Bad: "Software Engineer" Good: "Full-Stack Software Engineer | Python, React, TypeScript | Cloud Infrastructure (AWS) | Previously at [notable company]"
Include:
- Your level (Senior, Lead, Principal, Head of)
- Your specialty area
- Key technologies or skills
- Industry vertical if relevant
The About Section Framework
Your About section should be 3-5 short paragraphs written in first person. Structure it as:
Paragraph 1: What you do and what you're known for. Include your main keywords naturally.
Paragraph 2: Your key achievements with numbers. "Grew the product from 10K to 500K users" or "Managed a £2M annual budget" — recruiters search for these signals.
Paragraph 3: Your core skills and tools, written conversationally. "I work daily with Python, SQL, Tableau, and AWS, building data pipelines that serve real-time analytics to 50+ stakeholders."
Paragraph 4 (optional): What you're looking for or interested in. This helps recruiters understand if you're open to opportunities.
The Skills Section Is Underrated
LinkedIn lets you list up to 50 skills. Most people add 5-10 and stop. You should have at least 30-40 relevant skills listed because:
- Each skill is an indexed keyword
- Skills with endorsements rank higher in search
- The Skills section feeds LinkedIn's matching algorithm
Add every relevant skill you genuinely have. Include both specific tools ("Figma," "Jira," "PostgreSQL") and broader capabilities ("Strategic Planning," "Stakeholder Management," "Agile Methodologies").
Ask 5-10 colleagues to endorse your top skills. LinkedIn prioritises profiles with endorsed skills in search results. Send a quick message: "Hey, would you mind endorsing me for [skill] on LinkedIn? Happy to return the favour."
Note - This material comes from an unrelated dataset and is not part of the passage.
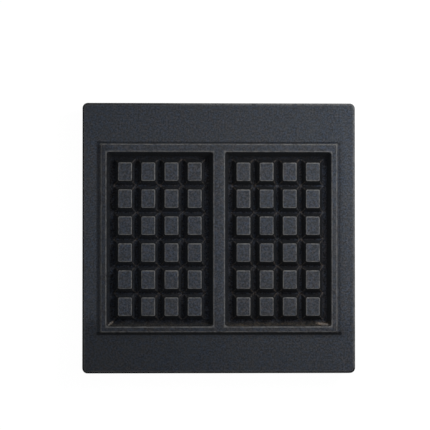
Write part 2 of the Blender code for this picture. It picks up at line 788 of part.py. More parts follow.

The Open to Work Setting (Use It Wisely)
LinkedIn has two "Open to Work" modes:
Visible to all — Shows the green "Open to Work" frame on your photo. Useful if you're actively job hunting and don't care who knows. Less useful if you're employed and exploring quietly.
Visible to recruiters only — Signals to people with LinkedIn Recruiter that you're open. Your current employer's recruiters are supposedly excluded (LinkedIn claims they filter these out, though it's not guaranteed). This is the safer option for passive job seekers.
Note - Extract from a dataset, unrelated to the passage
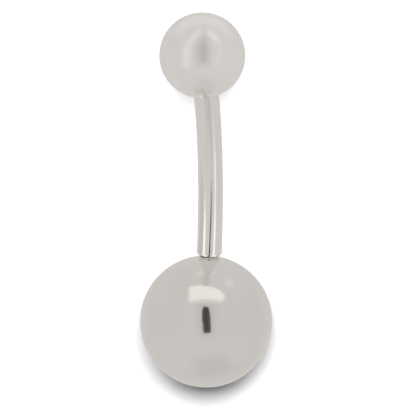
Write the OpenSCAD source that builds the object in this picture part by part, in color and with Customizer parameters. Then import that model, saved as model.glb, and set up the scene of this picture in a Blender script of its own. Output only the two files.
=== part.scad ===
// Navel ring: a curved round bar with a small ball at its upper end and a large
// ball at its lower end. It lies on a flat surface as it would by itself, on both
// balls with the bar's bend hanging down between them.
// Millimetres, +Z up, long side along Y with the small ball at +Y. The origin is
// on the surface, below the middle of the length.

/* [Balls] */
// Diameter of the small ball, which screws on at the upper end
upper_ball_d = 5.1; // [4.4:0.1:6.4]
// Diameter of the large ball at the lower end
lower_ball_d = 8.0; // [7:0.1:10]
// Width of the flat seat that shows round the bar's end face
seat_rim = 0.06; // [0.02:0.01:0.15]
// Gap between a ball's flat seat and the bar's end face
seat_gap = 0.05; // [0.02:0.01:0.15]

/* [Curved bar] */
// Thickness of the round bar
bar_d = 1.5; // [1.4:0.05:2]
// Straight distance between the bar's two end faces
bar_span = 11; // [8:0.5:14]
// Angle between the axes of the bar's two ends
bend_angle = 36; // [20:1:44]
// Width of the 45 degree chamfer round each end face
end_chamfer = 0.16; // [0.06:0.01:0.2]

/* [Screw pins] */
// Diameter of the turned-down pin at each end of the bar
pin_d = 1.0; // [0.6:0.05:1.1]
// Length of each pin, from the bar's end face to its tip
pin_length = 2.2; // [1.5:0.1:2.8]
// Chamfer at the tip of each pin
pin_tip_chamfer = 0.15; // [0.05:0.01:0.25]
// Clearance all round a pin in its ball
pin_clearance = 0.03; // [0.01:0.01:0.08]
// Room between a pin's tip and the end of its straight bore
bore_room = 0.3; // [0.1:0.05:0.5]

/* [Hidden] */
$fn = 96;

// Point angle of the drill that made the blind bores
drill_point = 118;

// The bar: an arc whose two ends lean up by half the bend
half_bend = bend_angle / 2;
bend_r = bar_span / 2 / sin(half_bend);
end_face_r = bar_d / 2 - end_chamfer;

// The trimming tool reaches past the bar's surface by this much
trim_reach = end_chamfer + bar_d / 4;
overrun = trim_reach / 2 / bend_r * 180 / PI;

// The balls: how far each centre lies beyond the bar's end face
seat_r = end_face_r + seat_rim;
bore_r = pin_d / 2 + pin_clearance;
bore_depth = pin_length + bore_room;
function centre_reach(ball_d) = seat_gap + sqrt(pow(ball_d / 2, 2) - pow(seat_r, 2));

// Ball centres as [y, z] before the ring leans onto its balls, measured from the
// middle of the span
function centre_beyond(side, ball_d) =
    [side * (bar_span / 2 + centre_reach(ball_d) * cos(half_bend)),
     centre_reach(ball_d) * sin(half_bend)];
upper_centre = centre_beyond(1, upper_ball_d);
lower_centre = centre_beyond(-1, lower_ball_d);

// The lean that brings both balls down to the same surface
centre_line = upper_centre - lower_centre;
radius_step = (lower_ball_d - upper_ball_d) / 2;
lean = asin(radius_step / norm(centre_line)) + atan2(centre_line[1], centre_line[0]);
function leaned(p) = [p[0] * cos(lean) + p[1] * sin(lean), p[1] * cos(lean) - p[0] * sin(lean)];
lower_rest = leaned(lower_centre);
upper_rest = leaned(upper_centre);
rest_y = -(lower_rest[0] - lower_ball_d / 2 + upper_rest[0] + upper_ball_d / 2) / 2;
rest_z = lower_ball_d / 2 - lower_rest[1];

// Puts the ring, drawn about the middle of its span, down on the surface
module at_rest() {
    translate([0, rest_y, rest_z]) rotate([-lean, 0, 0]) children();
}

// Puts what is drawn along +Z from an end face onto the upper (1) or lower (-1) end
module at_end(side) {
    translate([0, side * bar_span / 2, 0])
        rotate([-side * (90 - half_bend), 0, 0]) children();
}

// The bar's plain arc, a little longer than the span at both ends
module bar_arc() {
    translate([0, 0, bend_r * cos(half_bend)]) rotate([0, 90, 0])
        rotate([0, 0, -half_bend - overrun])
            rotate_extrude(angle = bend_angle + 2 * overrun)
                translate([bend_r, 0]) circle(d = bar_d);
}

// What is turned away at an end: all beyond the face, and the chamfer round it
module end_trim() {
    rotate_extrude() polygon([
        [0, 0],
        [end_face_r, 0],
        [end_face_r + trim_reach, -trim_reach],
        [bar_d, -trim_reach],
        [bar_d, trim_reach],
        [0, trim_reach],
    ]);
}

// The pin that holds a ball, rooted inside the bar
module screw_pin() {
    rotate_extrude() polygon([
        [0, -bar_d / 2],
        [pin_d / 2, -bar_d / 2],
        [pin_d / 2, pin_length - pin_tip_chamfer],
        [pin_d / 2 - pin_tip_chamfer, pin_length],
        [0, pin_length],
    ]);
}

// What is cut from a ball: the cap below its flat seat, and the drilled blind bore
module seat_and_bore() {
    rotate_extrude() polygon([
        [0, -bar_d],
        [bar_d, -bar_d],
        [bar_d, seat_gap],
        [bore_r, seat_gap],
        [bore_r, bore_depth],
        [0, bore_depth + bore_r / tan(drill_point / 2)],
    ]);
}

// A solid ball, seated on the end face that it is drawn from
module drilled_ball(ball_d) {
    difference() {
        translate([0, 0, centre_reach(ball_d)]) sphere(d = ball_d);
        seat_and_bore();
    }
}

module curved_bar() {
    color([0.80, 0.78, 0.75]) at_rest() {
        difference() {
            bar_arc();
            at_end(1) end_trim();
            at_end(-1) end_trim();
        }
        at_end(1) screw_pin();
        at_end(-1) screw_pin();
    }
}

module upper_ball() {
    color([0.84, 0.82, 0.79]) at_rest() at_end(1) drilled_ball(upper_ball_d);
}

module lower_ball() {
    color([0.80, 0.78, 0.76]) at_rest() at_end(-1) drilled_ball(lower_ball_d);
}

curved_bar();
upper_ball();
lower_ball();
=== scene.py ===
"""A navel ring: a curved bar with a small and a large ball, lying on its two balls on a pale studio floor.

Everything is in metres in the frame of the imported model: +Y along the ring towards its small ball, +Z up, and
the origin on the floor below the middle of the length. Sizes in this file are in millimetres until they are
built.
"""
from __future__ import annotations

import logging
import math
from dataclasses import dataclass, replace
from enum import Enum
from typing import Any, Iterable, Sequence

import bmesh
import bpy
from bpy.types import ID, Collection, Material, Mesh, Node, NodeSocket, NodeTree, Object
from mathutils import Matrix, Vector


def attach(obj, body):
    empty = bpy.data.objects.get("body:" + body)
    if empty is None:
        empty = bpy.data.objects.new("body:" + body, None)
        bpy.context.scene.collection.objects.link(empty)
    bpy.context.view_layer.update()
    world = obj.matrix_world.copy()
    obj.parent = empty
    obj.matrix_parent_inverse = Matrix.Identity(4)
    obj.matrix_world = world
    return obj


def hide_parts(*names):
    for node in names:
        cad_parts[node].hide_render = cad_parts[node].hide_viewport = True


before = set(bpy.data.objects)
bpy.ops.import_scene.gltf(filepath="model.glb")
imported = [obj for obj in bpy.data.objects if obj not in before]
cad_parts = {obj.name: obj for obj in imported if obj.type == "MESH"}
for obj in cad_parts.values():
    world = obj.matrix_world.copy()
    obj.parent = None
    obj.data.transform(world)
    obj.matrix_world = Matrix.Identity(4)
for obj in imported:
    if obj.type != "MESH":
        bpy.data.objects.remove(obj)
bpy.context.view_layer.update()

MM = 0.001
UM = 0.000001
LOG = logging.getLogger("navel_ring")


# Helpers


def srgb(hex_colour: str) -> tuple[float, float, float, float]:
    """Turns an sRGB hex value to linear.

    Args:
        hex_colour: Six hex digits after a hash sign.

    Returns:
        The linear red, green, blue and an alpha of 1.
    """
    parts = (int(hex_colour[at:at + 2], 16) / 255 for at in (1, 3, 5))
    linear = [p / 12.92 if p <= 0.04045 else ((p + 0.055) / 1.055) ** 2.4 for p in parts]
    return (linear[0], linear[1], linear[2], 1.0)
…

Either way, filling out the Open to Work preferences (desired roles, locations, work types) helps LinkedIn's algorithm match you with relevant searches.
Activity Signals Matter
LinkedIn's algorithm gives a minor boost to active profiles. You don't need to become a LinkedIn influencer, but:
- Comment thoughtfully on 2-3 posts per week in your industry
- Share an article or insight once every 1-2 weeks
- Update your profile at least once every few months (even small changes signal activity)
Profiles that haven't been updated in 12+ months are deprioritised in search results. A simple edit — adding a new skill, updating a bullet point — refreshes your profile's activity signal.
The Photo and Banner
Profiles with photos receive 21x more profile views and 36x more messages than those without, according to LinkedIn's data.
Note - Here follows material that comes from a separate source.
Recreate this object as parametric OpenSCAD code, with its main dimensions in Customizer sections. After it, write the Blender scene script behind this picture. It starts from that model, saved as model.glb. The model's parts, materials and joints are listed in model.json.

Your photo should be: professional (doesn't mean formal — smart casual is fine), recent, well-lit, and just you (no group shots). Your face should take up about 60% of the frame.
The banner image is free real estate. Use Canva to create a simple banner with your name, speciality, and a tagline. It's the first thing visitors see and most people leave it as the default blue gradient.